**Collected material:**
************
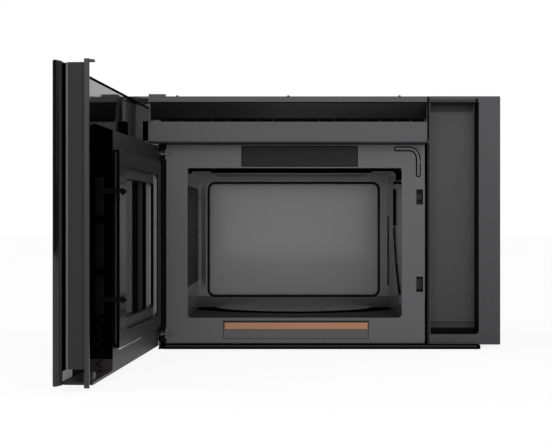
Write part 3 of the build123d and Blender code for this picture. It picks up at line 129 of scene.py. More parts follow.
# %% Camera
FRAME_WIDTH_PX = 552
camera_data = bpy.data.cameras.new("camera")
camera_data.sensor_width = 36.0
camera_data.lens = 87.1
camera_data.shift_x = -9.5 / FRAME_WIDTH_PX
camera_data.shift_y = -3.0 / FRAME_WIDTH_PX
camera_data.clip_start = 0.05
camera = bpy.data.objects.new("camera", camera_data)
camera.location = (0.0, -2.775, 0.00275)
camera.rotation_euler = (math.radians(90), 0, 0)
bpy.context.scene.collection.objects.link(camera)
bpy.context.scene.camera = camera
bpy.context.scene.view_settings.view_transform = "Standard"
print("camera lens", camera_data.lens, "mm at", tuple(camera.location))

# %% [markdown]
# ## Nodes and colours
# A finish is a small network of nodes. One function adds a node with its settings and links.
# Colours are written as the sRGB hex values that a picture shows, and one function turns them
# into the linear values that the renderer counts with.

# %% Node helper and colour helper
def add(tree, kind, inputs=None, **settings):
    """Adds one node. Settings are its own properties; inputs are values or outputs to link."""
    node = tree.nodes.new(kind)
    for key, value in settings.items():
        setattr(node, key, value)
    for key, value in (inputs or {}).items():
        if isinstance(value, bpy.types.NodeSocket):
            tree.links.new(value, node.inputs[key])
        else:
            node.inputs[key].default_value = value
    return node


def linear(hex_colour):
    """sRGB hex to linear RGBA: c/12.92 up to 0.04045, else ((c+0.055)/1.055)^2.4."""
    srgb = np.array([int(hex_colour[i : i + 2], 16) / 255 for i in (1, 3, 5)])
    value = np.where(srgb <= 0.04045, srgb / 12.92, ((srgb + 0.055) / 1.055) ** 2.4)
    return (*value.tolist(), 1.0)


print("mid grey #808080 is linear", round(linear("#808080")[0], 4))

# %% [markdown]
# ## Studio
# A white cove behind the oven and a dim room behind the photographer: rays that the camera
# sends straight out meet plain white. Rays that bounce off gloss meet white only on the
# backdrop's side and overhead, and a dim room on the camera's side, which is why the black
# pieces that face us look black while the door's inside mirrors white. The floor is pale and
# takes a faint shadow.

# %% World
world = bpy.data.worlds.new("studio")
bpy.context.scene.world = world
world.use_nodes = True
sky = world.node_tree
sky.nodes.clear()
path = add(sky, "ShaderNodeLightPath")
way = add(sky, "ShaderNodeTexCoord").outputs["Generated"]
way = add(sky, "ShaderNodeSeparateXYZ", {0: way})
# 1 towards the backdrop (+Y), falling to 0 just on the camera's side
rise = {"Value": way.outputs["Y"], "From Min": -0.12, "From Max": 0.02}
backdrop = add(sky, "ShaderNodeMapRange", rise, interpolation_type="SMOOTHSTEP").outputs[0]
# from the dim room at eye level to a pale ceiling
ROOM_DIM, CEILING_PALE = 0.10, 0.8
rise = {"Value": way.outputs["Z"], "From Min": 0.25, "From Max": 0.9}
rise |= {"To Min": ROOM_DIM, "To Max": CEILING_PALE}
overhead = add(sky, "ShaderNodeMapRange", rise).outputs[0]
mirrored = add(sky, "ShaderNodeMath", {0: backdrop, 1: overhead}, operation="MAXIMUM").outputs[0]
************
**The problem:**
Write down every line of the data exactly as it appears above.

**Task answer:**
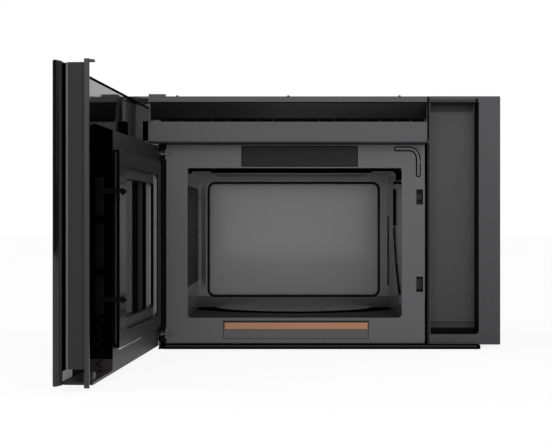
Write part 3 of the build123d and Blender code for this picture. It picks up at line 129 of scene.py. More parts follow.
# %% Camera
FRAME_WIDTH_PX = 552
camera_data = bpy.data.cameras.new("camera")
camera_data.sensor_width = 36.0
camera_data.lens = 87.1
camera_data.shift_x = -9.5 / FRAME_WIDTH_PX
camera_data.shift_y = -3.0 / FRAME_WIDTH_PX
camera_data.clip_start = 0.05
camera = bpy.data.objects.new("camera", camera_data)
camera.location = (0.0, -2.775, 0.00275)
camera.rotation_euler = (math.radians(90), 0, 0)
bpy.context.scene.collection.objects.link(camera)
bpy.context.scene.camera = camera
bpy.context.scene.view_settings.view_transform = "Standard"
print("camera lens", camera_data.lens, "mm at", tuple(camera.location))

# %% [markdown]
# ## Nodes and colours
# A finish is a small network of nodes. One function adds a node with its settings and links.
# Colours are written as the sRGB hex values that a picture shows, and one function turns them
# into the linear values that the renderer counts with.

# %% Node helper and colour helper
def add(tree, kind, inputs=None, **settings):
    """Adds one node. Settings are its own properties; inputs are values or outputs to link."""
    node = tree.nodes.new(kind)
    for key, value in settings.items():
        setattr(node, key, value)
    for key, value in (inputs or {}).items():
        if isinstance(value, bpy.types.NodeSocket):
            tree.links.new(value, node.inputs[key])
        else:
            node.inputs[key].default_value = value
    return node


def linear(hex_colour):
    """sRGB hex to linear RGBA: c/12.92 up to 0.04045, else ((c+0.055)/1.055)^2.4."""
    srgb = np.array([int(hex_colour[i : i + 2], 16) / 255 for i in (1, 3, 5)])
    value = np.where(srgb <= 0.04045, srgb / 12.92, ((srgb + 0.055) / 1.055) ** 2.4)
    return (*value.tolist(), 1.0)


print("mid grey #808080 is linear", round(linear("#808080")[0], 4))

# %% [markdown]
# ## Studio
# A white cove behind the oven and a dim room behind the photographer: rays that the camera
# sends straight out meet plain white. Rays that bounce off gloss meet white only on the
# backdrop's side and overhead, and a dim room on the camera's side, which is why the black
# pieces that face us look black while the door's inside mirrors white. The floor is pale and
# takes a faint shadow.

# %% World
world = bpy.data.worlds.new("studio")
bpy.context.scene.world = world
world.use_nodes = True
sky = world.node_tree
sky.nodes.clear()
path = add(sky, "ShaderNodeLightPath")
way = add(sky, "ShaderNodeTexCoord").outputs["Generated"]
way = add(sky, "ShaderNodeSeparateXYZ", {0: way})
# 1 towards the backdrop (+Y), falling to 0 just on the camera's side
rise = {"Value": way.outputs["Y"], "From Min": -0.12, "From Max": 0.02}
backdrop = add(sky, "ShaderNodeMapRange", rise, interpolation_type="SMOOTHSTEP").outputs[0]
# from the dim room at eye level to a pale ceiling
ROOM_DIM, CEILING_PALE = 0.10, 0.8
rise = {"Value": way.outputs["Z"], "From Min": 0.25, "From Max": 0.9}
rise |= {"To Min": ROOM_DIM, "To Max": CEILING_PALE}
overhead = add(sky, "ShaderNodeMapRange", rise).outputs[0]
mirrored = add(sky, "ShaderNodeMath", {0: backdrop, 1: overhead}, operation="MAXIMUM").outputs[0]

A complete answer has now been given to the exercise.